Just as the first portion of Rhimes’ remarks is a rebuttal to the “kids these days don’t get it” strain of generationsplaining, the final bit takes down another: the Lean In approach to work-life balance, which she accurately sums up as the belief that aspiring working parents (including men, because “fatherhood is being redefined at a lightning-fast rate”) “just need to be organized or… just need to try just a little bit harder” to get it right. Like Oprah a few months ago, Rhimes bluntly states that child rearing and the entertainment business are competing priorities, and she’s repeatedly chosen the latter over the former:

If I am succeeding at one, I am inevitably failing at the other. That is the tradeoff. That is the Faustian bargain one makes with the devil that comes with being a powerful working woman who is also a powerful mother. You never feel a hundred percent OK; you never get your sea legs; you are always a little nauseous. Something is always lost.

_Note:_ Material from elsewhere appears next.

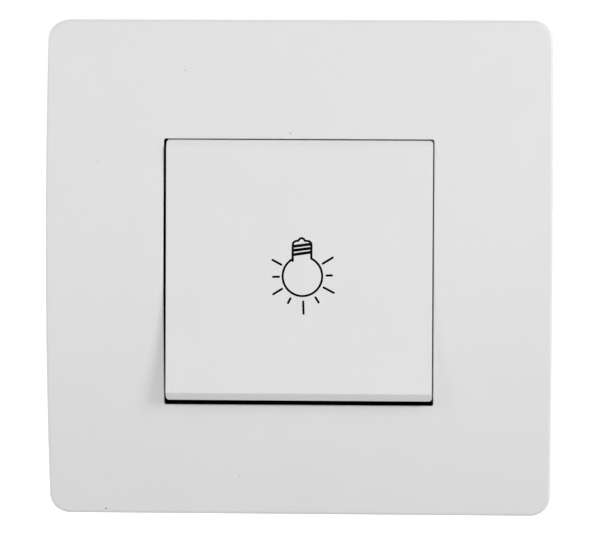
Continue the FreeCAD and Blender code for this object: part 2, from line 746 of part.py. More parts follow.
def moving_contact():
    """The copper see-saw that rocks on the knife edge."""
    front, back = notch_depth - contact_thickness, notch_depth
    eased = front + contact_edge_cut_y
    outline = [(eased, -contact_bottom), (front, -contact_bottom + contact_edge_cut_z),
               (front, contact_top - contact_edge_cut_z), (eased, contact_top),
               (back, contact_top), (back, -contact_bottom)]
    half = contact_width / 2
    plate = prism_x(outline, -half, half)
    cheeks = [box(x, x + contact_cheek, front - contact_cheek_height, back,
                  -contact_cheek_half, contact_cheek_half)
              for x in (-half, half - contact_cheek)]
    plate = joined([plate] + cheeks)
    far = back + spare
    notch = prism_x([(0, 0), (far, far * notch_slope), (far, -far * notch_slope)],
                    -contact_width, contact_width)
    cradle = rod_x(knife_radius + knife_gap, -contact_width, contact_width, 0, 0)
    plate = plate.cut(notch.fuse(cradle))
    plate.rotate(V(0, 0, 0), V(1, 0, 0), see_saw_rest)
    plate.translate(V(0, contact_axis_y, 0))
    return plate


def moving_contact_tip():
    """The silver tip on the see-saw."""
    tip = dome_tip(notch_depth + tip_thickness, tip_height, 1)
    tip.rotate(V(0, 0, 0), V(1, 0, 0), see_saw_rest)
    tip.translate(V(0, contact_axis_y, 0))
    return tip


def fixed_strip_face():
    """The plane of the fixed strip's front face."""
    return closed_tip_place()[0] + tip_thickness


def fixed_contact_tip():
    """The silver tip on the fixed strip."""
    y, z = closed_tip_place()
    return dome_tip(y, z, -1)


def strip_tongue(side, face):
    """The end of a brass strip that lies in its clamp."""
    x0 = side * terminal_x - strip_width / 2
    z0, z1 = sorted((side * tongue_edge, side * (tongue_edge + strip_thickness)))
    return box(x0, x0 + strip_width, face, clamp_front + clamp_depth - tongue_gap, z0, z1)


def common_strip():
    """The brass strip of the common terminal, with the knife edge that the see-saw rocks on."""
    face, back = knife_post_face, knife_post_face + strip_thickness
    half = contact_width / 2
    low = -tongue_edge - strip_thickness
    outer = -terminal_x - strip_width / 2
    plate = prism_y([(outer, low), (half, low), (half, strip_width / 2), (-half, strip_width / 2),
                     (-half, -strip_inner_edge), (outer, -strip_inner_edge)], face, back)
    root = face + weld
    spread = math.tan(math.radians(knife_half_angle)) * (root - contact_axis_y)
    knife = prism_x([(contact_axis_y, 0), (root, spread), (root, -spread)], -half, half)
    edge = rod_x(knife_radius, -half, half, contact_axis_y, 0)
    return joined([plate, knife, edge, strip_tongue(-1, face)])


def fixed_strip():
    """The brass strip of the switched terminal, behind the fixed tip."""
    face = fixed_strip_face()
    half = contact_width / 2
    high = tongue_edge + strip_thickness
    outer = terminal_x + strip_width / 2
    plate = prism_y([(-half, strip_inner_edge), (outer, strip_inner_edge), (outer, high),
                     (-half, high)],
                    face, face + strip_thickness)
    return joined([plate, strip_tongue(1, face)])


def conductor_z():
    """Height of the conductor's axis from the middle plane."""
    tongue_outer = tongue_edge + strip_thickness
    return (tongue_outer + clamp_inner_edge + clamp_height - clamp_thread_wall) / 2


def terminal_clamp(side):
    """The cage that a terminal's screw draws onto the wire."""
    x = side * terminal_x
    y0, y1 = clamp_front, clamp_front + clamp_depth
    edges = (clamp_inner_edge, clamp_inner_edge + clamp_height)
    z0, z1 = sorted(side * e for e in edges)
    block = box(x - clamp_width / 2, x + clamp_width / 2, y0, y1, z0, z1)
    upright = [e for e in block.Edges if runs_along(e, 1)]
    block = block.makeChamfer(clamp_corner_cut, upright)
    z0, z1 = sorted((side * (edges[0] + clamp_inner_wall), side * (edges[1] - clamp_thread_wall)))
    half = clamp_width / 2 - clamp_side_wall
    block = block.cut(box(x - half, x + half, y0 - 1, y1 + 1, z0, z1))
    z0, z1 = sorted((side * (edges[1] - clamp_thread_wall - 0.5), side * (edges[1] + 1)))
    return block.cut(rod_z(terminal_screw_radius + fit_clearance, z0, z1, x, (y0 + y1) / 2))


def terminal_screw(side):
    """A clamp's screw, reached from the edge of the base."""
    x, y = side * terminal_x, clamp_front + clamp_depth / 2
    head_seat = clamp_inner_edge + clamp_height + terminal_head_gap
    z0, z1 = sorted((side * (clamp_inner_edge + clamp_height - clamp_thread_wall),
                     side * (head_seat + weld)))
    shank = rod_z(terminal_screw_radius, z0, z1, x, y)
    outer = head_seat + terminal_screw_head_height
    z0, z1 = sorted((side * head_seat, side * outer))
    head = rod_z(terminal_screw_head_radius, z0, z1, x, y)
    z0, z1 = sorted((side * (outer - screw_slot_depth), side * (outer + 1)))
    slot = box(x - terminal_screw_head_radius - 1, x + terminal_screw_head_radius + 1,
               y - screw_slot_width / 2, y + screw_slot_width / 2, z0, z1)
    return joined([shank, head.cut(slot)])


def claw():
    """A pressed steel claw: barrel on its pin, fork for the screw and toothed arm."""
    px, py = claw_pivot_x, claw_pivot_y
    z0, z1 = -claw_drop - claw_width / 2, -claw_drop + claw_width / 2
    t = claw_thickness
    barrel = rod_z(claw_barrel_radius, z0, z1, px, py)
    fork = box(px, px + claw_fork_length, py - t / 2, py + t / 2, z0, z1)
    end_x, end_y = px + t / 2, py + claw_reach
    toe_x, toe_y = end_x + claw_foot * toe_across, end_y + claw_foot * toe_back
    arm = prism_z([(px - t / 2, py), (end_x, py), (end_x, end_y - t * bend_share),
                   (toe_x, toe_y - t), (toe_x - toe_edge, toe_y), (end_x - t, end_y)], z0, z1)
    whole = joined([barrel, fork, arm])
    slot = claw_screw_radius + claw_fork_gap
    whole = whole.cut(box(px + claw_fork_slot_start, px + claw_fork_length + spare, py - t, py + t,
                          -claw_drop - slot, -claw_drop + slot))
    pitch = claw_width / claw_teeth
    for tooth in range(claw_teeth):
        middle = z0 + (tooth + 0.5) * pitch
        mouth = toe_x + tooth_overrun
        notch = prism_y([(mouth, middle - pitch / 2), (toe_x - claw_tooth_depth, middle),
                         (mouth, middle + pitch / 2)], end_y - 2 * spare, toe_y + spare)
        whole = whole.cut(notch)
    return whole.cut(rod_z(claw_pin_radius + fit_clearance, z0 - 1, z1 + 1, px, py))


def claw_pins():
    """The two pins that the claws swing on."""
    half = claw_width / 2 + claw_end_play + claw_ear_thickness
    pins = [rod_z(claw_pin_radius, -claw_drop - half, -claw_drop + half, side * claw_pivot_x,
                  claw_pivot_y) for side in (-1, 1)]
    return Part.makeCompound(pins)


def claw_nut():
    """The rocking nut behind a claw's fork."""
    y = claw_pivot_y + nut_rest_offset
    z0, z1 = -claw_drop - nut_half_width, -claw_drop + nut_half_width
    front = rod_z(nut_round_radius, z0, z1, claw_screw_x, y)
    reach = nut_round_radius + spare
    front = front.common(box(claw_screw_x - reach, claw_screw_x + reach, y - reach, y + nut_back,
                             z0, z1))
    return front.cut(rod_y(claw_screw_radius + fit_clearance, y - reach, y + reach,
                           claw_screw_x, -claw_drop))


def claw_screw():
    """The screw that draws a claw's nut forward."""
    x, z = claw_screw_x, -claw_drop
    under = bridge_front
    shank = rod_y(claw_screw_radius, under - weld, claw_screw_end, x, z)
    head = rod_y(claw_screw_head_radius, under - claw_screw_head_height, under, x, z)
    reach = claw_screw_head_radius + spare
    slot = box(x - reach, x + reach, under - claw_screw_head_height - spare,
               under - claw_screw_head_height + screw_slot_depth,
               z - screw_slot_width / 2, z + screw_slot_width / 2)
    return joined([shank, head.cut(slot)])


def build():
    """Every node's name and solid."""
    nodes = {
        "cover_frame": cover_frame(),
        "button_surround": button_surround(),
        "button_cap": button_cap(),
        "button_yoke": button_yoke(),
        "contact_plunger": contact_plunger(),
        "plunger_spring": plunger_spring(),
        "return_spring": return_spring(),
        "support_bridge": support_bridge(),
        "mechanism_cover": mechanism_cover(),
        "mechanism_base": mechanism_base(),
        "moving_contact": moving_contact(),
        "moving_contact_tip": moving_contact_tip(),
        "fixed_contact_tip": fixed_contact_tip(),
        "common_strip": common_strip(),
        "switched_strip": fixed_strip(),
        "claw_pins": claw_pins(),
    }
    for name, side in (("common", -1), ("switched", 1)):
        nodes[name + "_clamp"] = terminal_clamp(side)
        nodes[name + "_screw"] = terminal_screw(side)
    for name, make in (("claw", claw), ("claw_nut", claw_nut), ("claw_screw", claw_screw)):
        right = make()
        nodes[name + "_right"] = right
        nodes[name + "_left"] = mirrored(right)
    return nodes


os.makedirs("parts", exist_ok=True)
for name, shape in build().items():
    if shape.ShapeType == "Compound" and len(shape.Solids) == 1:
        shape = shape.Solids[0]
    print(name, shape.ShapeType, len(shape.Solids), shape.isValid(), round(shape.Volume, 2))
    shape.exportStep("parts/" + name + ".step")
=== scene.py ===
"""Looks of the flush push-button light switch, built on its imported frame.

Sizes in the classes are in millimetres, in the frame's own axes: X to the right as the switch
is looked at, Y into the wall, Z up, with the origin in the wall's plane behind the button.
"""

import logging
import math
from collections.abc import Callable, Iterable
from dataclasses import dataclass
from enum import Enum

import bmesh
import bpy
from bmesh.types import BMEdge, BMesh, BMVert
from mathutils import Matrix, Vector


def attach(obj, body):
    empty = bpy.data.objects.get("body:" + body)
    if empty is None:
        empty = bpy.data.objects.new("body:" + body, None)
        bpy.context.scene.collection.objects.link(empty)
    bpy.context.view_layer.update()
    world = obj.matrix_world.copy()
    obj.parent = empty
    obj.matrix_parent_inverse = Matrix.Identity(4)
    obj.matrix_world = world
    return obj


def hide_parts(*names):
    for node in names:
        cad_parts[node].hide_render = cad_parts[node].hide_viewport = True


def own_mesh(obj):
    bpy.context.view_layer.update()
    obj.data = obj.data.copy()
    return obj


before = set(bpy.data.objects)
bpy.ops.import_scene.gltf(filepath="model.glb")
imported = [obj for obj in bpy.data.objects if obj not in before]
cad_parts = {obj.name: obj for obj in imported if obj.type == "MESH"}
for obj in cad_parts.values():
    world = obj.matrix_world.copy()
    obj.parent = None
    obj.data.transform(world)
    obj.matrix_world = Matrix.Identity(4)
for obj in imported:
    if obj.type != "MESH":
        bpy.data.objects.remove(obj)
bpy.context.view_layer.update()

MM = 0.001
SHARP_FROM = math.radians(32)
MERGE_WITHIN = 1e-5
BRIDGE_APART = 50.0
STRAIGHT = 0.999
PHOTO_SIZE = (600, 534)
log = logging.getLogger("switch")

# Each speck of dust: its X, Z and radius in millimetres
DUST = ((-1.42, 22.84, 0.15), (-32.53, -40.64, 0.19), (-18.94, 33.08, 0.12), (-33.24, 18.08, 0.09),
        (-9.96, -34.81, 0.09), (-9.10, -35.50, 0.06), (-8.18, -35.90, 0.08), (-17.33, 38.83, 0.06),
        (-9.21, -27.37, 0.06), (-10.33, -27.55, 0.05), (-29.01, -23.24, 0.06),
        (-22.32, -26.59, 0.06), (-32.46, -34.66, 0.06), (24.56, -18.26, 0.05),
        (-2.75, 15.22, 0.05), (17.20, -19.94, 0.05))

Colour = tuple[float, float, float]
DUST_COLOUR: Colour = (0.10, 0.095, 0.085)
DUST_CORE = 0.5
DUST_FACING = -0.2


class Body(Enum):
    """The frame's bodies that new pieces ride on."""

    BASE = "base"
    BUTTON = "button"
    SCREW_LEFT = "claw_screw_left"
    SCREW_RIGHT = "claw_screw_right"


# Mesh helpers


def add_block(bm: BMesh, low: Iterable[float], high: Iterable[float]) -> list[BMVert]:
    """Adds a box between two corners.

    Args:
        bm: The mesh that gets the box.
        low: The lowest corner.
        high: The highest corner.

    Returns:
        The box's eight vertices.
    """
    a, b = Vector(low), Vector(high)
    made = bmesh.ops.create_cube(bm, size=1.0)["verts"]
    bmesh.ops.scale(bm, vec=b - a, verts=made)
    bmesh.ops.translate(bm, vec=(a + b) / 2, verts=made)
    return made


def edges_between(verts: Iterable[BMVert], keep: Callable[[BMEdge], bool]) -> list[BMEdge]:
    """Lists the edges that join some vertices and pass a test.

    Args:
        verts: The vertices.
        keep: The test.

    Returns:
        Each such edge once.
    """
    inside = set(verts)
    found = {e for v in inside for e in v.link_edges if e.other_vert(v) in inside and keep(e)}
    return sorted(found, key=lambda e: e.index)


def along(axis: int) -> Callable[[BMEdge], bool]:
    """Makes a test for edges that run along an axis.

    Args:
        axis: 0, 1 or 2 for X, Y or Z.

    Returns:
        The test.
    """
    def test(edge: BMEdge) -> bool:
        """True for an edge along the axis."""
        way = edge.verts[1].co - edge.verts[0].co
        return way.length > 0.0 and abs(way[axis]) > STRAIGHT * way.length
    return test


def soften(bm: BMesh, edges: Iterable[BMEdge], width: float, segments: int) -> None:
    """Rounds some edges.

    Args:
        bm: The mesh.
        edges: The edges to round.
        width: How far the round reaches from each edge.
        segments: The steps of the round.
    """
    bmesh.ops.bevel(bm, geom=list(edges), offset=width, offset_type="OFFSET", segments=segments,
                    profile=0.5, affect="EDGES", clamp_overlap=True, material=-1)


def add_loop(bm: BMesh, width: float, height: float, radius: float, y: float, z: float,
             segments: int) -> list[BMEdge]:
    """Adds a closed rounded rectangle that faces along Y.

    Args:
        bm: The mesh.
        width: Its size along X.
        height: Its size along Z.
        radius: The corners' radius.
        y: Its place along Y.
        z: Its middle's place along Z.
        segments: The steps of each corner.

    Returns:
        The loop's edges.
    """
    turn = Matrix.Rotation(math.radians(90), 4, "X")
    size = Matrix.Diagonal((width, 1.0, height, 1.0))
    place = Matrix.Translation((0.0, y, z)) @ size @ turn
    verts = bmesh.ops.create_grid(bm, x_segments=1, y_segments=1, size=0.5, matrix=place)["verts"]
    face = verts[0].link_faces[0]
    made = bmesh.ops.bevel(bm, geom=list(face.verts), offset=radius, offset_type="OFFSET",
                           segments=segments, profile=0.5, affect="VERTICES", material=-1)
    faces = {f for v in made["verts"] for f in v.link_faces}
    edges = sorted({e for f in faces for e in f.edges}, key=lambda e: e.index)
    bmesh.ops.delete(bm, geom=list(faces), context="FACES_ONLY")
    return edges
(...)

BUT. Rhimes has something new to add to the Mommy Wars, something that hits home hard for readers like me, whose mothers also chose high-powered careers:

And yet. I want my daughters to see me and know me as a woman who works. I want that example set for them. I like how proud they are when they come to my offices and know that they come to Shondaland. There is a land and it is named after their mother. In their world, mothers run companies. In their world, mothers own Thursday nights. In their world, mothers work. And I am a better mother for it.

It’s a phenomenon I’ve often noticed as the child of a lawyer, but it’s one that’s rarely used as an argument against the kids vs. career false dichotomy. I’ve never really thought about how my work will affect my future family, and I suspect Shonda Rhimes’ daughters won’t either. That’s not because Sandberg or Anne-Marie Slaughter told me not to worry, but because my mom showed me not to. She showed me that women get graduate degrees and do well in the workplace and become moms. And it’s about time someone told grads that a career doesn’t mean giving up parenting — it means parenting by example.

Those of us who are exasperated by millennial bashing have always known that talking to young people about the things that freak us out isn’t as hard as Joel Stein (and, more recently, Frank Bruni) makes it look. Kudos to Shonda Rhimes for proving it.